L’altra sfida affrontata da Cyberlegs riguarda la creazione di un ‘collegamento bidirezionale’ con la protesi. Grazie allo sviluppo di un sistema miniaturizzato che la persona può indossare si riceve una sorta di ‘ritmo’ che permette di riprendere e mantenere un cammino più simmetrico. Un’altra sfida affrontata è il rischio cadute. Il progetto  ha infatti messo a punto strategie per riconoscere in tempo reale un possibile scivolamento, così da mitigarlo.
 
Considerando che tra Stati Uniti ed Europa si contano almeno 60mila nuovi amputati sopra al ginocchio ogni anno, Cyberlegs può migliorare la vita di moltissime persone. "Bisognerà però attendere almeno tre anni - spiega Vitellio - perché, con i giusti finanziamenti, alcuni dei moduli raggiungano il mercato". Quanto ai costi, auspica il coordinatore del progetto europeo "devono essere accessibili: il mio desiderio è che una protesi di nuova generazione non costi più di un avanzato elettrodomestico".

“Cyberlegs - conclude il ricercatore - ha aperto la strada a una nuova generazione di sistemi robotici di protesi e ortesi.
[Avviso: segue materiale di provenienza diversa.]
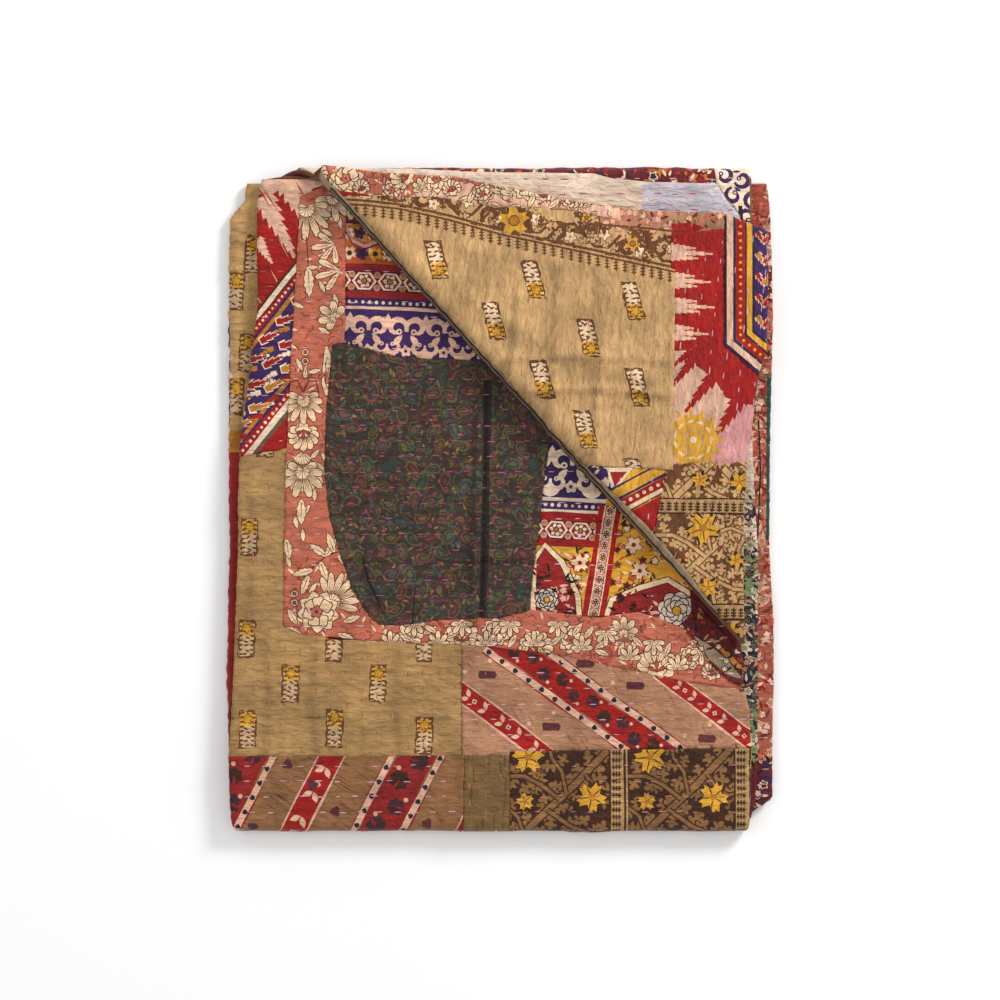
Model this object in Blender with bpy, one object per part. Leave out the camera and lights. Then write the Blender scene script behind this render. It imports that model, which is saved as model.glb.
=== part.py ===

In futuro alcuni di questi moduli potrebbero essere usati non solo da chi ha subito un’amputazione ma anche da ‘anziani fragili’ che hanno solo problemi di mobilità e che per questo camminano a fatica”. E per una società dove la vita media è in continua crescita, avere una maggiore autosufficienza diventa un traguardo fondamentale.